As early as I can remember I was enthralled with the guitar. I believe my love of music started in the crib when mother would clap and sing to encourage me to dance. Every time I was asked what toys I wanted, the answer was the same: a guitar. So every year I got a toy guitar and hoped one day a real one would be available for a child my size. Fast forward to the age of 14. I borrowed a guitar with 4 strings from a friend. Intuitively I tuned it to an E Chord and started playing it. One month later I got my first real 6 string guitar, learning some chords from my brother in law and I was set to go.
I spent the entire summer playing every song I could think of on our front porch. I should dig up some old addresses to apologize to those neighbors, but they never complained. Within a few weeks I started performing at local coffee houses and writing my own music. In time, my 3 best friends joined me and “Together Now” was formed. We had so much fun playing gigs and singing our 3 part harmonies. My guitar accompanied me to every function, even to school where I spent countless hours playing in the bathroom where the acoustics were excellent. I started playing the 12 string, familiarized myself with bass guitar, mandolin and the banjo and I even named my guitars. In time our group moved in a different direction and evolved to just 3 girls.
We played gigs throughout the D.C. and Maryland area, did some radio shows and started working with a singing coach who encouraged us to play our original music. He and a Warner Brothers executive put us in a recording studio. I loved the writing and the gigs, but studio work was repetitive and grueling, sometimes 13 hr days. I soon realized this was not a journey for me. We parted ways and I moved to Texas, working as a manager of a guitar shop, teaching in a local music studio and performing my music at local venues.
It became evident that my joy came from inspiring others.
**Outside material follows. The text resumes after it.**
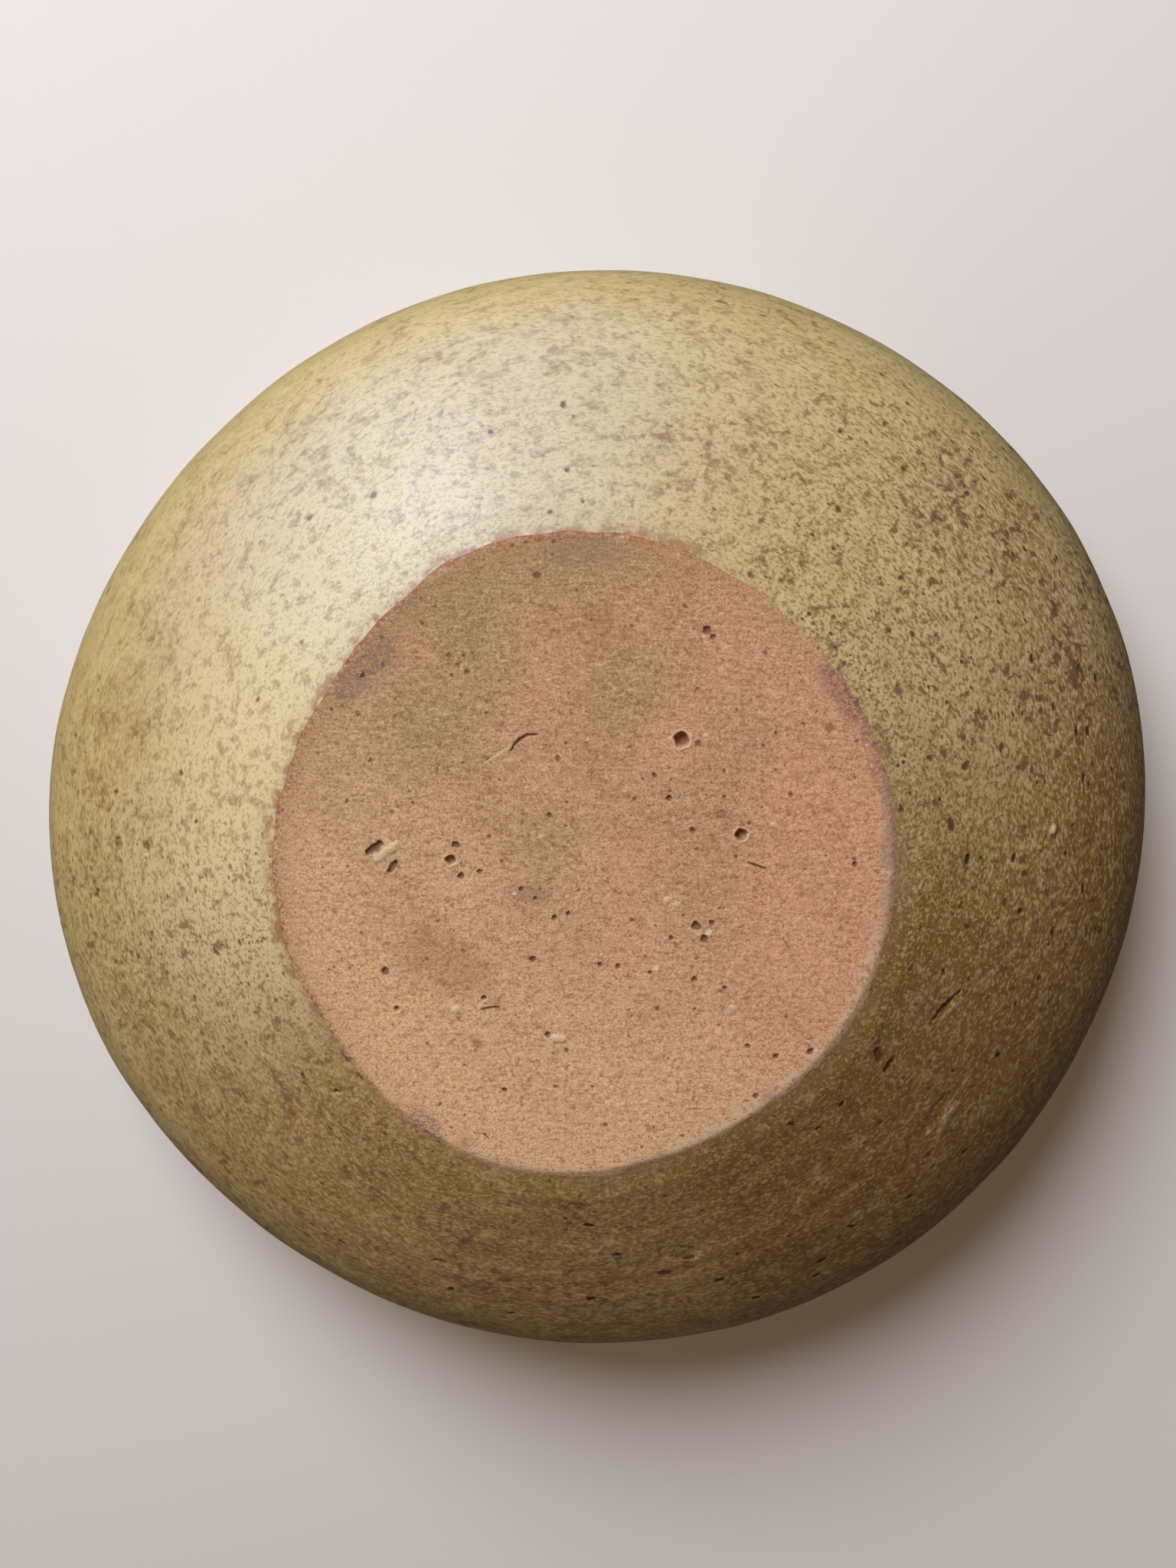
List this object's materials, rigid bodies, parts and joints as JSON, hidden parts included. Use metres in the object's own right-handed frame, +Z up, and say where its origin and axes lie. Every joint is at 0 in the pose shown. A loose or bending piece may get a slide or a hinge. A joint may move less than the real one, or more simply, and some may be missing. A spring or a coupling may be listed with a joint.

In time, we moved to Oregon. I continued performance and teaching but also segued into classical guitar. I found such inspiration from the Baroque era whose musicians created works for ensembles with such contrast and variety. The consistent basso continuo provided the theme of each piece with a variety of instrument overtones of compatible melodies and harmonies! I was amazed at the beauty of contrapuntal harmonies. Most harmonies follow a melody line by notes that are a 3rd or sometimes a 5th interval higher. However contrapuntal music is distinctive in that the voicings are completely independent of each other but still harmonizing. If you look at the notes on the staff you would see the musical notes moving away from each other in counterpoint before coming together again. It is lovely and complex. I began my writing my own music in that style.
The more I learned about music, the more intrigued I became. I was in awe that if someone loved a period of art I could perfectly match their taste in music by pairing music and art on a timeline, and randomly picking any composer of that era. I was amazed how long after these composers had passed, their music could uplift me so. I became immersed in the works of Vivaldi, Telemann and Corelli. One humorous experience occurred while I was undergoing a surgical procedure and under anesthetic. As music was being played in the operating room, the surgeon asked his staff if it was Bach. I piped up “No. That is Teleman’s Viola concerto in G major, 2nd movement.” The surgeon later recounted the story and thanked me for the surprise and subsequent laughter.
I found that I began writing pieces of music in my sleep and on waking felt driven to write the words and transcribe the music as I heard it. One personal setback occurred when a failed neck surgery caused my left arm to atrophy and I was unable to play. I became so deeply depressed. A dear friend placed her small harp in my lap for me to play it but I could hardly move my fingers. After some days of trying I was able to manipulate the strings. In time my desire to play actually began to be therapeutic as the vibrations palpated the solar plexus. The harp was healing not only my hands, but my soul. Shortly thereafter I was not only able to play the harp, but also my growing collection of lovely guitars and instruments, and I felt it was time to turn to the studio again.
My songs were the expressions of many positive things, my code of life as it were, and I wanted to share it with others. They included gratitude for loyal friends, optimism for a friend with cancer, a reminder that our gift of life cannot be wasted, and it must be passed on to our progeny. It is a message that we should give our best to others, but be true to who we are and never, no, never, give ourselves away.
George Frederic Handel once wrote to a nobleman, “My lord, I should be sorry if I only entertained them,” Handel humbly revealed, “I wish to make them better.” Music can have such a profound effect on us. I wanted to produce just one compilation of my music that would give a positive message of hope to others because that is the meaning of music. Despite our challenges, failures and tragedies, in the end, we must always be hopeful, for music can make us better.